#### Aim
Please set down exactly the lines of the listing below from the line containing "const grapefruitWedge = new" through the line containing "in imported if", both lines included, leaving out all other lines.

#### Source records
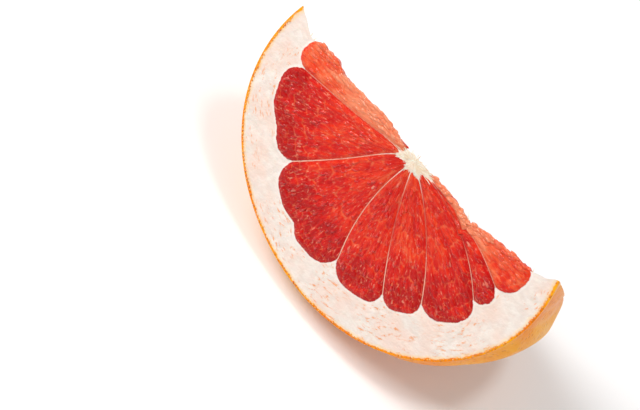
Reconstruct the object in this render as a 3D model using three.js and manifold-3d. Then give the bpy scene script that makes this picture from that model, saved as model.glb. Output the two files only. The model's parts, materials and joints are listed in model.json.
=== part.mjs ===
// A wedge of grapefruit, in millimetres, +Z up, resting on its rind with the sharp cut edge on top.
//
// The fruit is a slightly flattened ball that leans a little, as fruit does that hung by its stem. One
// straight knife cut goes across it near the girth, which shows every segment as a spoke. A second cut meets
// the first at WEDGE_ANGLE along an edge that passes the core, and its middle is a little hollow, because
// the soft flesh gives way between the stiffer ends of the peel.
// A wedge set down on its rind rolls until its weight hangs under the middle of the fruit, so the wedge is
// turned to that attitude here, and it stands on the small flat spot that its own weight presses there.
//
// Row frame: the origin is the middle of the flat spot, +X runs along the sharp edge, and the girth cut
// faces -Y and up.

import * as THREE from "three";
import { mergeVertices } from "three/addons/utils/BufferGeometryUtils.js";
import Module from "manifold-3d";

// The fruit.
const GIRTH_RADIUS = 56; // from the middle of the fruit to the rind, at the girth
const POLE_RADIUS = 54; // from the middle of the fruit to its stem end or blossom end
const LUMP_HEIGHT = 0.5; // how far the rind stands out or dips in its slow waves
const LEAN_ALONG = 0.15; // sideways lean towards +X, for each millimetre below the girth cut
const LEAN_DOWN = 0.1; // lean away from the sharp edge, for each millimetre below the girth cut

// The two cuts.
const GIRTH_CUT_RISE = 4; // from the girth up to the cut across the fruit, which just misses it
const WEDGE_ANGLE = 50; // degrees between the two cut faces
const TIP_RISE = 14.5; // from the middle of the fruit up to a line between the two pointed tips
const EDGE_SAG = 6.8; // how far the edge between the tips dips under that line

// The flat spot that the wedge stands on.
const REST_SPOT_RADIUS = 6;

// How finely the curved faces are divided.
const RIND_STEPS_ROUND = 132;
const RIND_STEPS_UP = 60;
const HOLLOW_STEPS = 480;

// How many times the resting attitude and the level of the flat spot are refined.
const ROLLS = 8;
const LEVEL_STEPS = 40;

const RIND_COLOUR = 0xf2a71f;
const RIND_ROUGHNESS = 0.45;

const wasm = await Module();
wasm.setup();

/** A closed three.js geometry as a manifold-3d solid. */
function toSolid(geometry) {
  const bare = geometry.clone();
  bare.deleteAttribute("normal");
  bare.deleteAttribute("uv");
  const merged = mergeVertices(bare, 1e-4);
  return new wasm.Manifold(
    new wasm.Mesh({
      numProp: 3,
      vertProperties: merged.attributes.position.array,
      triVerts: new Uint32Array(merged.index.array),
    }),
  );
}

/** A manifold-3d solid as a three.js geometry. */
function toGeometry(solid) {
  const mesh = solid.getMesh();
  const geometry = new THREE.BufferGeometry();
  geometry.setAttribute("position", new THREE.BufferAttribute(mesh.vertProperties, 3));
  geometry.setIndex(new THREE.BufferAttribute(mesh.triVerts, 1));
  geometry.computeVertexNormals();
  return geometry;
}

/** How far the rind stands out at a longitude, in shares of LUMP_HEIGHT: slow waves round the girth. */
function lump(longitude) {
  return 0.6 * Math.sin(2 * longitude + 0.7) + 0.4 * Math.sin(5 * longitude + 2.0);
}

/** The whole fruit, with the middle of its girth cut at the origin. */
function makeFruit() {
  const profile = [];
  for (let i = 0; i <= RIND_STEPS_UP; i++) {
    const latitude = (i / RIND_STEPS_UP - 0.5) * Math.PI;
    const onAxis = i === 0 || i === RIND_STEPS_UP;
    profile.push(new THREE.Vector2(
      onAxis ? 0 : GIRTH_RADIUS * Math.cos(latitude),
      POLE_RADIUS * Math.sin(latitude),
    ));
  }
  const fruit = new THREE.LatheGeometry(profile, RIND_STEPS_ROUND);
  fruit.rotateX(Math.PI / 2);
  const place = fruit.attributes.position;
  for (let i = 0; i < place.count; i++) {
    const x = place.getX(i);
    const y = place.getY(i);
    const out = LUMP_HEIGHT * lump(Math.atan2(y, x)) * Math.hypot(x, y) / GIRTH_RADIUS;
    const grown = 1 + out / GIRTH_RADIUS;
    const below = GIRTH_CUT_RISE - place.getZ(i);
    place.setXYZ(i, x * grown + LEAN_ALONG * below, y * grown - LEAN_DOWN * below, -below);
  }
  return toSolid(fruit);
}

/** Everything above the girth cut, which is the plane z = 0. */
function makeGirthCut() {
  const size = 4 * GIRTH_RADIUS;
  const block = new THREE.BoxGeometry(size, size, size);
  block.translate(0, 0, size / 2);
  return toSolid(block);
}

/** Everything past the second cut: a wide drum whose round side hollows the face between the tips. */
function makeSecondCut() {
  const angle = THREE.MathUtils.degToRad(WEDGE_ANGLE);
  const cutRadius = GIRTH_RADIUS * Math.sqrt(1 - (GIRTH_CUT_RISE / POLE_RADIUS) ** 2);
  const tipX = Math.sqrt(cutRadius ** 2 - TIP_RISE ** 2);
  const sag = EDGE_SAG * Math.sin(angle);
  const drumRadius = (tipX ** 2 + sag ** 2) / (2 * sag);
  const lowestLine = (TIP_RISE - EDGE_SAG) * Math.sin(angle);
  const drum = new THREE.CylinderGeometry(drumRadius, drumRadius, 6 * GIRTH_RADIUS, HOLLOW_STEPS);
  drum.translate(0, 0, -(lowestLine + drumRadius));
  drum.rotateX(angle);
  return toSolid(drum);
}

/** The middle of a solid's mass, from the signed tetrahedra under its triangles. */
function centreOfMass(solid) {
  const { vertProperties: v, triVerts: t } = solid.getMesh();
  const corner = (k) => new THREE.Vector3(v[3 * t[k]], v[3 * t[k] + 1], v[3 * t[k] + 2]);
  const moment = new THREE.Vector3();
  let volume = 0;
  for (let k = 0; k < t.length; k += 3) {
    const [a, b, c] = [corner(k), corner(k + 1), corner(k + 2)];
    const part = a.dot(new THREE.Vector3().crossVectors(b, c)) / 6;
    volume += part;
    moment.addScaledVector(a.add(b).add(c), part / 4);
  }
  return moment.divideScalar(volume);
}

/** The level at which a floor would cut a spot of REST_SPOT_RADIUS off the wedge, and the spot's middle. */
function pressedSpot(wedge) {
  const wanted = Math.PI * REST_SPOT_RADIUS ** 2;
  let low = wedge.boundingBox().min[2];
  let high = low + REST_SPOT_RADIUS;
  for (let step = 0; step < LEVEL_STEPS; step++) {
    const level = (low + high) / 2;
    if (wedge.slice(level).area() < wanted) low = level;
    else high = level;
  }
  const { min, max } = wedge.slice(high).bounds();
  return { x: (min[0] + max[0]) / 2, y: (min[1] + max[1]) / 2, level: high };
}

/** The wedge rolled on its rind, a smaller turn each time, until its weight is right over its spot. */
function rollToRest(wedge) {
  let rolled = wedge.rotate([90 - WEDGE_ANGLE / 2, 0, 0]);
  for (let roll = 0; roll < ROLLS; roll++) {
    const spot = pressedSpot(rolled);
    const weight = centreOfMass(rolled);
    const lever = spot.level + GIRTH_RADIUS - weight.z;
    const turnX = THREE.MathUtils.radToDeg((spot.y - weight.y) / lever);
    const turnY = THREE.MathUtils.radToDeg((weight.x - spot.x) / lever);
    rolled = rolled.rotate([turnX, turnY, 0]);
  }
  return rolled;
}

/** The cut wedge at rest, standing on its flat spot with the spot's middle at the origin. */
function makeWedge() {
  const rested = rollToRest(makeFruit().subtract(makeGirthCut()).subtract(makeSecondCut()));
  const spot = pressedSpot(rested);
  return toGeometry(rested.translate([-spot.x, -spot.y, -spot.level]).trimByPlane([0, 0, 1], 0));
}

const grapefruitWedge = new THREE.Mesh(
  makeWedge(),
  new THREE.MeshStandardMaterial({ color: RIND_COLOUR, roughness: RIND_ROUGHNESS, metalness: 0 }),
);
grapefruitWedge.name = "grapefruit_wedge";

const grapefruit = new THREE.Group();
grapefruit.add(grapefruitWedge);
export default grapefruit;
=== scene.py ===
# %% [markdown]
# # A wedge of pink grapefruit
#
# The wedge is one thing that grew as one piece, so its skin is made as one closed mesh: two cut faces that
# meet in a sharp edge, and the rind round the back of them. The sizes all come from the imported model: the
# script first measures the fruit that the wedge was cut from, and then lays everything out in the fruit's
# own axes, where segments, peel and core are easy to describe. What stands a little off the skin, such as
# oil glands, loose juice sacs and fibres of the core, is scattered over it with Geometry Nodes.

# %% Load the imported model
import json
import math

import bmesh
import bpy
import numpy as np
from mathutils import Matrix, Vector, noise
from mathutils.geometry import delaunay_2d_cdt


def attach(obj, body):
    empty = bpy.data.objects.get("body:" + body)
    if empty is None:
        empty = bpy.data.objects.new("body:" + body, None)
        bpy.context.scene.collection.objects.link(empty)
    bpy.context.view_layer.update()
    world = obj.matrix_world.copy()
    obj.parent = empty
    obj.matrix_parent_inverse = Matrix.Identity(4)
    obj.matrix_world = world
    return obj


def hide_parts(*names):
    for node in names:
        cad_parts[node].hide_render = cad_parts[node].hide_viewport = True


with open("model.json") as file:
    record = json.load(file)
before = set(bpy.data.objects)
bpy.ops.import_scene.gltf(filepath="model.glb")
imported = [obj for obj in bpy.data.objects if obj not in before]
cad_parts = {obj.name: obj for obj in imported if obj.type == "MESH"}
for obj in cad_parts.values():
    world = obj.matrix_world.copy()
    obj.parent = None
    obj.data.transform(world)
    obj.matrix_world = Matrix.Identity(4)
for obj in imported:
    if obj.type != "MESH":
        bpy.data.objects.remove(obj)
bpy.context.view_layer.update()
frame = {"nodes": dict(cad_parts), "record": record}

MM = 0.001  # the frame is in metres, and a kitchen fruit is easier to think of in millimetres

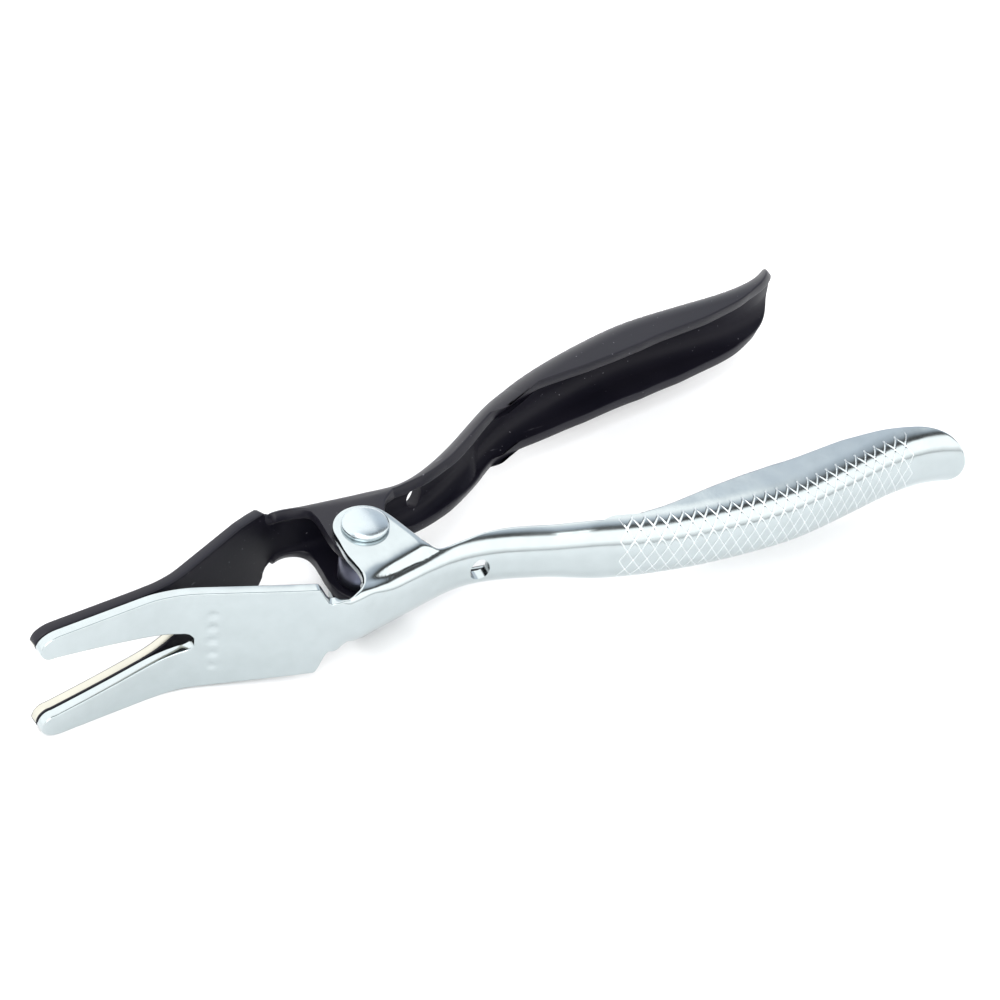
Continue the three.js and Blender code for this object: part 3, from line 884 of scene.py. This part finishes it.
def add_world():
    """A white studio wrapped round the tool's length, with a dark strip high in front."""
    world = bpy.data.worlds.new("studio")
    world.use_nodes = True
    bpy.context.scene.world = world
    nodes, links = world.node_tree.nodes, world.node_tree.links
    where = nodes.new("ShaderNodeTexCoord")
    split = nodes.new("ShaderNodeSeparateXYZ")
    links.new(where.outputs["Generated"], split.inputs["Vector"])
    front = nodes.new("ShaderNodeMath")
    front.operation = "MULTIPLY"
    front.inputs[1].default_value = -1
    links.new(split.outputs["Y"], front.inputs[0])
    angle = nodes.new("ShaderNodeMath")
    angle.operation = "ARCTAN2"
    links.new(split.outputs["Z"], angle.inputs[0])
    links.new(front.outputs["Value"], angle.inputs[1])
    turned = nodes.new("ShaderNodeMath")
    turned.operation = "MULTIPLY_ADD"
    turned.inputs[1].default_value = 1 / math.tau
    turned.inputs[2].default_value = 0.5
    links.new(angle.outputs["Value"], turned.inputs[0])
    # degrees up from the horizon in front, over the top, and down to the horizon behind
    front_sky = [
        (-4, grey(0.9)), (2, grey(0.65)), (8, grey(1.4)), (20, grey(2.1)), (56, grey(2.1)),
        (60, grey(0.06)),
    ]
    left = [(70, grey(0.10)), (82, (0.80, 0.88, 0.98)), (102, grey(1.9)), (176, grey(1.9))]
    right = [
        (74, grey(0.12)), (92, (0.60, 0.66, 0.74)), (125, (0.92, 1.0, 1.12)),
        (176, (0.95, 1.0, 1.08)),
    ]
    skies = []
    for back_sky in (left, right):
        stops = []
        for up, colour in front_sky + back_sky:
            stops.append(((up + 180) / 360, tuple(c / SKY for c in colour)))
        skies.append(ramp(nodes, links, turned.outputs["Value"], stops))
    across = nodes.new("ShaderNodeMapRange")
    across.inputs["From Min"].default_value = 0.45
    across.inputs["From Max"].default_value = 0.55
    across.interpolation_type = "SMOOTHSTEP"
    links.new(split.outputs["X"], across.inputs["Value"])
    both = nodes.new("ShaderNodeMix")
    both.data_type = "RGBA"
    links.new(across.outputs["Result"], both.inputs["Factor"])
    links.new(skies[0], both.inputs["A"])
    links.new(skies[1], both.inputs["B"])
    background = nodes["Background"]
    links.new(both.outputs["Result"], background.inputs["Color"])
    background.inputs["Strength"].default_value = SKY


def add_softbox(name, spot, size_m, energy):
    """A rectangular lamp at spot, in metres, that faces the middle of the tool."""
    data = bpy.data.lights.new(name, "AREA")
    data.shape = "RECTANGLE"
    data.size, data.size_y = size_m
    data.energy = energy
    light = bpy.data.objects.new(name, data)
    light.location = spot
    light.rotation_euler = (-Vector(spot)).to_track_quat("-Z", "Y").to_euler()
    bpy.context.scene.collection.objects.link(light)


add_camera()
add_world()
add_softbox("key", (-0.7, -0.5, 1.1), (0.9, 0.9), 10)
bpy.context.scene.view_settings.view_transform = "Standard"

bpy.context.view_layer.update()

#### Result of this task
const grapefruitWedge = new THREE.Mesh(
  makeWedge(),
  new THREE.MeshStandardMaterial({ color: RIND_COLOUR, roughness: RIND_ROUGHNESS, metalness: 0 }),
);
grapefruitWedge.name = "grapefruit_wedge";

const grapefruit = new THREE.Group();
grapefruit.add(grapefruitWedge);
export default grapefruit;
=== scene.py ===
# %% [markdown]
# # A wedge of pink grapefruit
#
# The wedge is one thing that grew as one piece, so its skin is made as one closed mesh: two cut faces that
# meet in a sharp edge, and the rind round the back of them. The sizes all come from the imported model: the
# script first measures the fruit that the wedge was cut from, and then lays everything out in the fruit's
# own axes, where segments, peel and core are easy to describe. What stands a little off the skin, such as
# oil glands, loose juice sacs and fibres of the core, is scattered over it with Geometry Nodes.

# %% Load the imported model
import json
import math

import bmesh
import bpy
import numpy as np
from mathutils import Matrix, Vector, noise
from mathutils.geometry import delaunay_2d_cdt


def attach(obj, body):
    empty = bpy.data.objects.get("body:" + body)
    if empty is None:
        empty = bpy.data.objects.new("body:" + body, None)
        bpy.context.scene.collection.objects.link(empty)
    bpy.context.view_layer.update()
    world = obj.matrix_world.copy()
    obj.parent = empty
    obj.matrix_parent_inverse = Matrix.Identity(4)
    obj.matrix_world = world
    return obj


def hide_parts(*names):
    for node in names:
        cad_parts[node].hide_render = cad_parts[node].hide_viewport = True


with open("model.json") as file:
    record = json.load(file)
before = set(bpy.data.objects)
bpy.ops.import_scene.gltf(filepath="model.glb")
imported = [obj for obj in bpy.data.objects if obj not in before]
cad_parts = {obj.name: obj for obj in imported if obj.type == "MESH"}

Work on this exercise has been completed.